The Bestiaire d’amour or Bestiary of Love is not a traditional bestiary. It has bestiary animals doing bestiary things, but it has a much different purpose. Where the traditional bestiary is a tool for teaching Christian morality, the Bestiaire is a desperate attempt by the author, Richard de Fournival, to win the love of a lady. It is a peculiar concept, radical for its time: A merging of a religious text with courtly love literature.

Richard de Fournival was a thirteenth century French writer, poet, songwriter, surgeon and Catholic church cleric. He was also, in modern terms, a misogynistic jerk. In any court today the lady would have no problem getting a restraining order against him. We don’t know who the lady was, but she wrote a spirited Response to Richard’s Bestiaire in which she made her distaste for his advances very plain.

There are around 24 manuscripts currently known which contain the Bestiaire; four of them also contain the lady’s Response. The text is in one of the dialects of Old French, in prose, though Richard did produce a version in verse. Most of the manuscripts are illustrated, and manuscript images have been loaded for three of them so far:

There is a new and fairly long article on Richard de Fournival and his Bestiaire in the Encyclopedia, with samples of the text from some of the manuscripts and excerpts from an English translation of both the Bestiaire and the Response. There is also a surprisingly large bibliography; lots of people have written about the Bestiaire, often from a feminist viewpoint. The Bestiary Family French page has also been updated with a list or the Bestiaire manuscripts.

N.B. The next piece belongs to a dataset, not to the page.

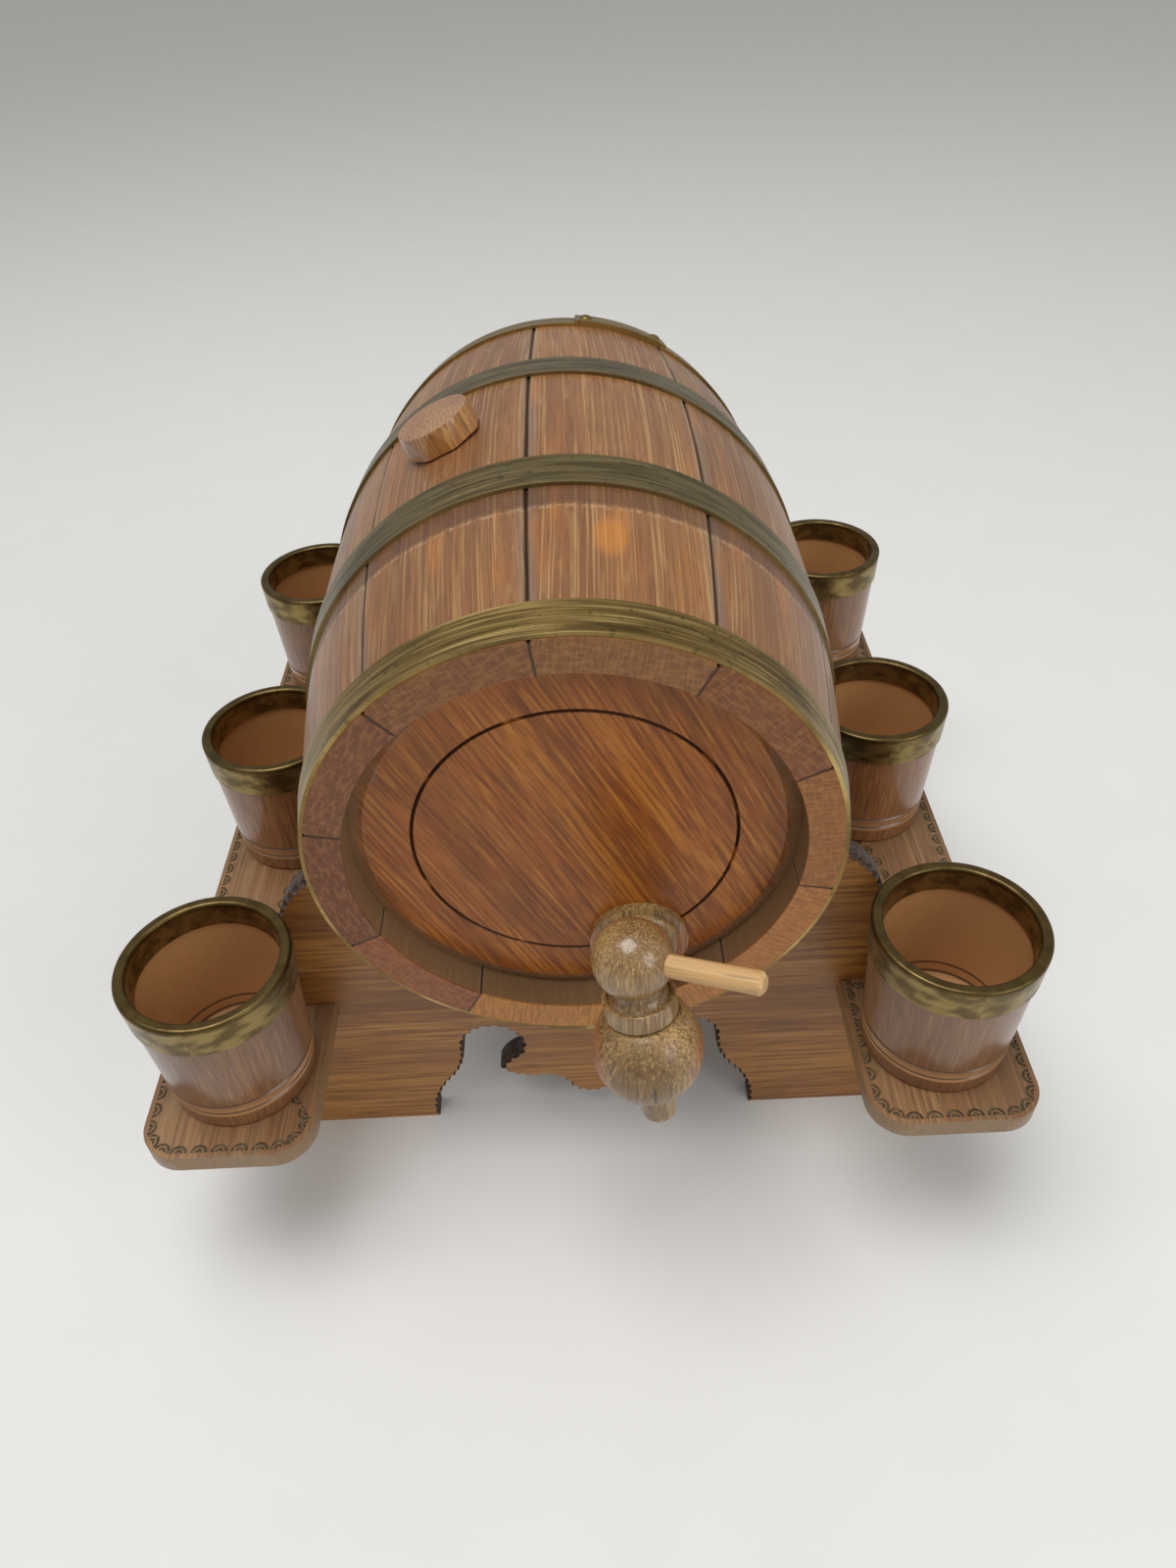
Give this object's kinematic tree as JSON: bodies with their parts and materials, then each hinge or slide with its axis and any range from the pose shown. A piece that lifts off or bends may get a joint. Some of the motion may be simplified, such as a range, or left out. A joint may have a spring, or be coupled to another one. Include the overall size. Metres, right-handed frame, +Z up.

This update is almost entirely about Richard, the Bestiaire, the lady and the Response. There are a few changes in other areas, and several corrections here and there, but little other unrelated new content. Finding and entering all of the data for this update was a big, time-consuming job, and I am now very tired of Richard, so I won’t be adding much more about him for a while.

The next update will be mainly structural and functionality changes to the site itself; there are several areas I am not yet satisfied with. Of course I will probably sneak in some new content along the way.